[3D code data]
────────────────
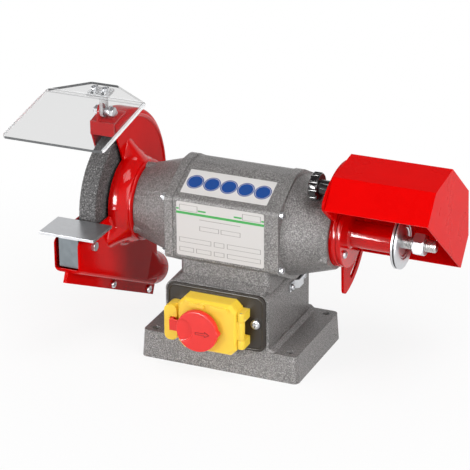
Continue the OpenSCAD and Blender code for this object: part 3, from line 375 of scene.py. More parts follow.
def rest_plating(look):
    """Galvanised plate: bright on the table; below the bend the apron is painted darker and
    blue-grey, as painted shade.
    """
    base = look.colours.zinc
    made = Finish("rest_plating", base, roughness=0.28, metallic=1.0)
    cloud = made.noise(0.006, 4.0, 0.6)
    lines = made.noise(0.0007, 3.0, 0.6, made.stretch(1, 12, 12))
    # Painted shade: below the bend the apron gets a darker blue-grey than the table
    apron = made.axes()[2] < REST_BEND_Z
    bright = made.shades(cloud, base, 0.85, 1.12)
    painted_apron_shade = made.mix(cloud, (0.16, 0.18, 0.195), (0.21, 0.235, 0.25))  # blue-grey
    made.give({"Base Color": made.mix(apron, bright, painted_apron_shade),
               "Roughness": 0.2 + 0.12 * cloud + 0.1 * lines})
    return made.bump(lines, 0.00003, 0.4).material


def turned_steel(look):
    """Turned steel: fine rings round the spindle's line."""
    made = Finish("turned_steel", look.colours.steel, roughness=0.26, metallic=1.0)
    x, y, z = made.axes()
    radius = (y * y + (z - AXIS_Z) * (z - AXIS_Z)).root()
    feed_marks = 0.45 * MM
    rings = ((radius + x) * (2 * math.pi / feed_marks)).sine() * 0.5 + 0.5
    cloud = made.noise(0.004, 3.0)
    made.give({"Base Color": made.shades(cloud, look.colours.steel, 0.85, 1.15),
               "Roughness": 0.2 + 0.14 * cloud + 0.06 * rings})
    return made.bump(rings, 0.00002, 0.35).material


def moulding(name, base, rough, coat=0.0):
    """Moulded plastic: a fine grain and a slightly uneven gloss."""
    made = Finish(name, base, roughness=rough, coat_weight=coat, coat_roughness=0.1,
                  specular_ior_level=0.3)
    broad = made.noise(0.012, 2.0)
    fine = made.noise(0.0006, 2.0)
    made.give({"Base Color": made.shades(broad, base, 0.93, 1.04),
               "Roughness": rough - 0.04 + 0.1 * fine})
    return made.bump(fine, 0.00002, 0.5).material


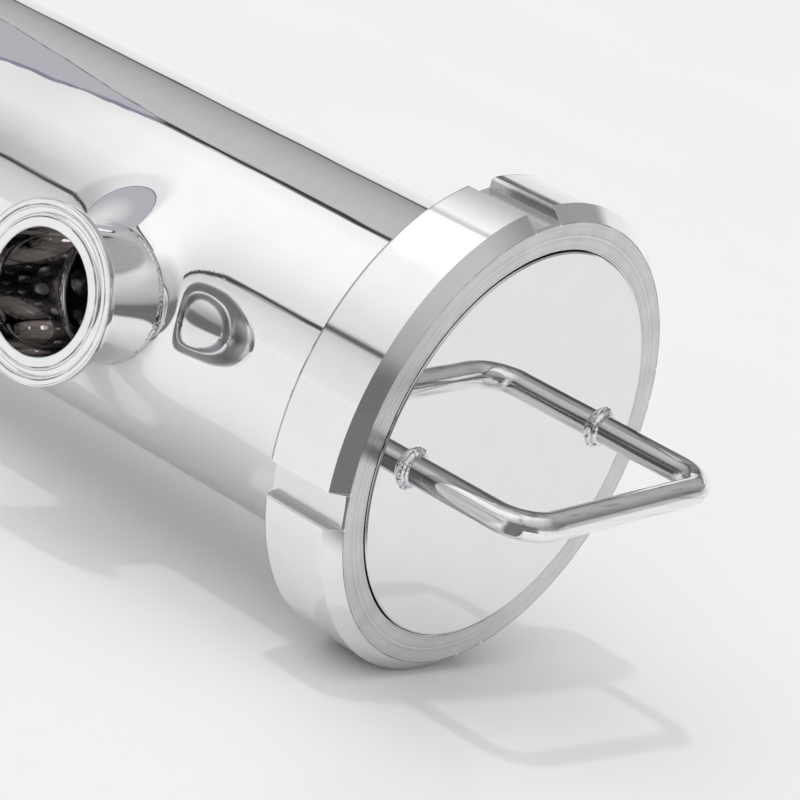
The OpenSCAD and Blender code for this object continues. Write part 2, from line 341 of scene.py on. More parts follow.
def ring_weld(name, node, axis, bore_r, outer_r, ripples, material):
    """Butt weld right through a wall, with a rippled crown outside and a flat root inside."""
    steps = 8
    wander = 0.35

    def loop_at(turn):
        outer, inner = [], []
        phase = turn * ripples / (2 * math.pi)
        phase += wander * (math.sin(5 * turn) + math.sin(11 * turn))
        for i in range(steps + 1):
            u = 2 * i / steps - 1
            swell = 1 - u ** 4
            crown = WELD_CROWN * swell * (0.45 + 0.55 * ripple(phase - 0.8 * u * u))
            outer.append((WELD_W * i / steps, outer_r + crown))
            inner.append((WELD_W * i / steps, bore_r + WELD_ROOT * (1 - 0.8 * swell)))
        return outer + inner[::-1]

    piece = solid_object(name, [revolved(axis, loop_at, ripples * 8)])
    finish_piece(piece, "housing", "weld_steel", material, node)


def foot_beads(name, node, body, across, bar_d, span, size, lumps, material):
    """Fillet beads round a handle's two feet: a thin ragged foot and a narrow lumpy ring. The
    outline has (length, width, how ragged) as shares of the bead's size."""
    outline = [(0.0, 0.86, 1.0), (0.10, 0.88, 1.0), (0.20, 0.80, 0.9), (0.27, 0.62, 0.6),
               (0.36, 0.50, 0.3), (0.48, 0.50, 0.5), (0.60, 0.49, 0.8), (0.72, 0.40, 0.8),
               (0.82, 0.26, 0.5), (0.92, 0.0, 0.0)]
    centre = Vector((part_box(node)[0].x, 0, 0))
    parts = []
    for number, side in enumerate((-1, 1)):
        axis = Axis(centre + across * (side * span / 2), (1, 0, 0), (0, 1, 0))

        def loop_at(turn):
            phase = turn * lumps / (2 * math.pi) + number * 0.4 + 0.3 * math.sin(4 * turn + number)
            loop = []
            for along, out, ragged in outline:
                lump = 1 - 0.3 * ragged * (1 - ripple(phase - 0.5 * along))
                sway = 1 + 0.08 * ragged * math.sin(3 * turn + 2 * number)
                loop.append((along * size, bar_d / 2 + out * size * lump * sway))
            return loop + [(0.0, bar_d / 2)]

        parts.append(revolved(axis, loop_at, lumps * 8))
    piece = solid_object(name, parts, 60)
    finish_piece(piece, body, "weld_steel", material, node)


def rounded(before, corner, after, reach):
    """Points of a small rounding that replaces a corner of an outline."""
    start = corner + (before - corner).normalized() * reach
    end = corner + (after - corner).normalized() * reach
    return [start * (1 - t) ** 2 + corner * 2 * t * (1 - t) + end * t * t
            for t in between(0, 1, 4)]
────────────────
TASK DESCRIPTION>
Repeat the material above exactly.

EXERCISE OUTPUT>
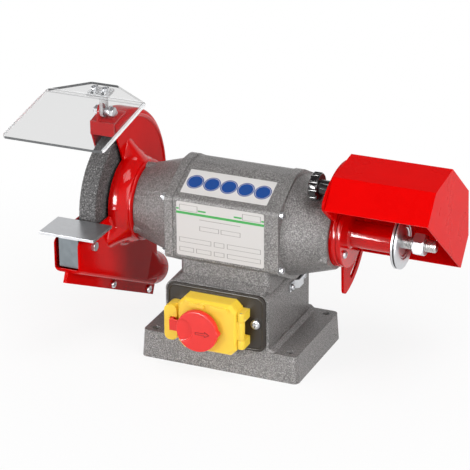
Continue the OpenSCAD and Blender code for this object: part 3, from line 375 of scene.py. More parts follow.
def rest_plating(look):
    """Galvanised plate: bright on the table; below the bend the apron is painted darker and
    blue-grey, as painted shade.
    """
    base = look.colours.zinc
    made = Finish("rest_plating", base, roughness=0.28, metallic=1.0)
    cloud = made.noise(0.006, 4.0, 0.6)
    lines = made.noise(0.0007, 3.0, 0.6, made.stretch(1, 12, 12))
    # Painted shade: below the bend the apron gets a darker blue-grey than the table
    apron = made.axes()[2] < REST_BEND_Z
    bright = made.shades(cloud, base, 0.85, 1.12)
    painted_apron_shade = made.mix(cloud, (0.16, 0.18, 0.195), (0.21, 0.235, 0.25))  # blue-grey
    made.give({"Base Color": made.mix(apron, bright, painted_apron_shade),
               "Roughness": 0.2 + 0.12 * cloud + 0.1 * lines})
    return made.bump(lines, 0.00003, 0.4).material


def turned_steel(look):
    """Turned steel: fine rings round the spindle's line."""
    made = Finish("turned_steel", look.colours.steel, roughness=0.26, metallic=1.0)
    x, y, z = made.axes()
    radius = (y * y + (z - AXIS_Z) * (z - AXIS_Z)).root()
    feed_marks = 0.45 * MM
    rings = ((radius + x) * (2 * math.pi / feed_marks)).sine() * 0.5 + 0.5
    cloud = made.noise(0.004, 3.0)
    made.give({"Base Color": made.shades(cloud, look.colours.steel, 0.85, 1.15),
               "Roughness": 0.2 + 0.14 * cloud + 0.06 * rings})
    return made.bump(rings, 0.00002, 0.35).material


def moulding(name, base, rough, coat=0.0):
    """Moulded plastic: a fine grain and a slightly uneven gloss."""
    made = Finish(name, base, roughness=rough, coat_weight=coat, coat_roughness=0.1,
                  specular_ior_level=0.3)
    broad = made.noise(0.012, 2.0)
    fine = made.noise(0.0006, 2.0)
    made.give({"Base Color": made.shades(broad, base, 0.93, 1.04),
               "Roughness": rough - 0.04 + 0.1 * fine})
    return made.bump(fine, 0.00002, 0.5).material


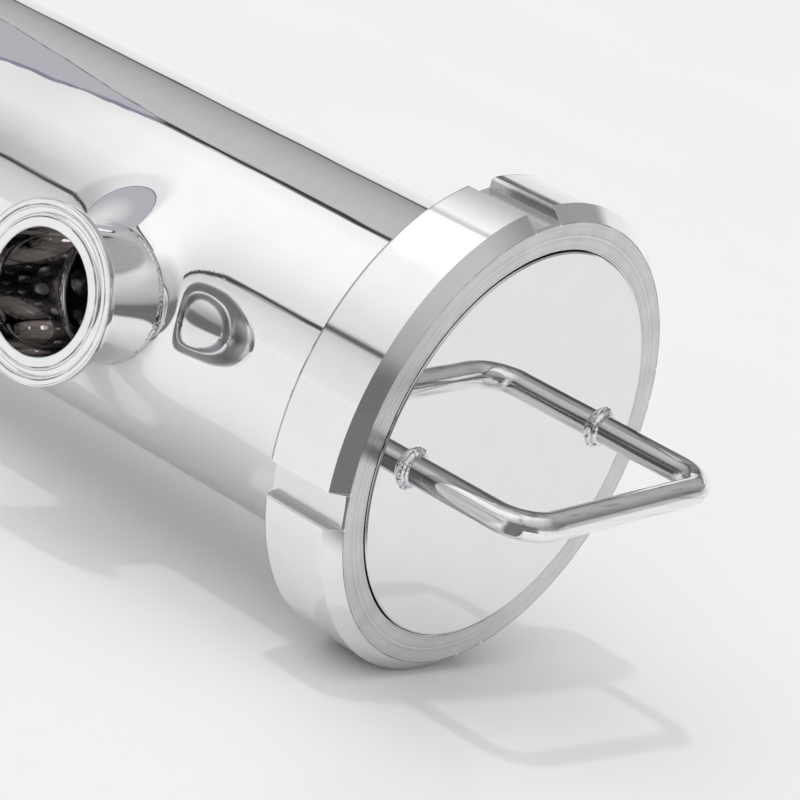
The OpenSCAD and Blender code for this object continues. Write part 2, from line 341 of scene.py on. More parts follow.
def ring_weld(name, node, axis, bore_r, outer_r, ripples, material):
    """Butt weld right through a wall, with a rippled crown outside and a flat root inside."""
    steps = 8
    wander = 0.35

    def loop_at(turn):
        outer, inner = [], []
        phase = turn * ripples / (2 * math.pi)
        phase += wander * (math.sin(5 * turn) + math.sin(11 * turn))
        for i in range(steps + 1):
            u = 2 * i / steps - 1
            swell = 1 - u ** 4
            crown = WELD_CROWN * swell * (0.45 + 0.55 * ripple(phase - 0.8 * u * u))
            outer.append((WELD_W * i / steps, outer_r + crown))
            inner.append((WELD_W * i / steps, bore_r + WELD_ROOT * (1 - 0.8 * swell)))
        return outer + inner[::-1]

    piece = solid_object(name, [revolved(axis, loop_at, ripples * 8)])
    finish_piece(piece, "housing", "weld_steel", material, node)


def foot_beads(name, node, body, across, bar_d, span, size, lumps, material):
    """Fillet beads round a handle's two feet: a thin ragged foot and a narrow lumpy ring. The
    outline has (length, width, how ragged) as shares of the bead's size."""
    outline = [(0.0, 0.86, 1.0), (0.10, 0.88, 1.0), (0.20, 0.80, 0.9), (0.27, 0.62, 0.6),
               (0.36, 0.50, 0.3), (0.48, 0.50, 0.5), (0.60, 0.49, 0.8), (0.72, 0.40, 0.8),
               (0.82, 0.26, 0.5), (0.92, 0.0, 0.0)]
    centre = Vector((part_box(node)[0].x, 0, 0))
    parts = []
    for number, side in enumerate((-1, 1)):
        axis = Axis(centre + across * (side * span / 2), (1, 0, 0), (0, 1, 0))

        def loop_at(turn):
            phase = turn * lumps / (2 * math.pi) + number * 0.4 + 0.3 * math.sin(4 * turn + number)
            loop = []
            for along, out, ragged in outline:
                lump = 1 - 0.3 * ragged * (1 - ripple(phase - 0.5 * along))
                sway = 1 + 0.08 * ragged * math.sin(3 * turn + 2 * number)
                loop.append((along * size, bar_d / 2 + out * size * lump * sway))
            return loop + [(0.0, bar_d / 2)]

        parts.append(revolved(axis, loop_at, lumps * 8))
    piece = solid_object(name, parts, 60)
    finish_piece(piece, body, "weld_steel", material, node)


def rounded(before, corner, after, reach):
    """Points of a small rounding that replaces a corner of an outline."""
    start = corner + (before - corner).normalized() * reach
    end = corner + (after - corner).normalized() * reach
    return [start * (1 - t) ** 2 + corner * 2 * t * (1 - t) + end * t * t
            for t in between(0, 1, 4)]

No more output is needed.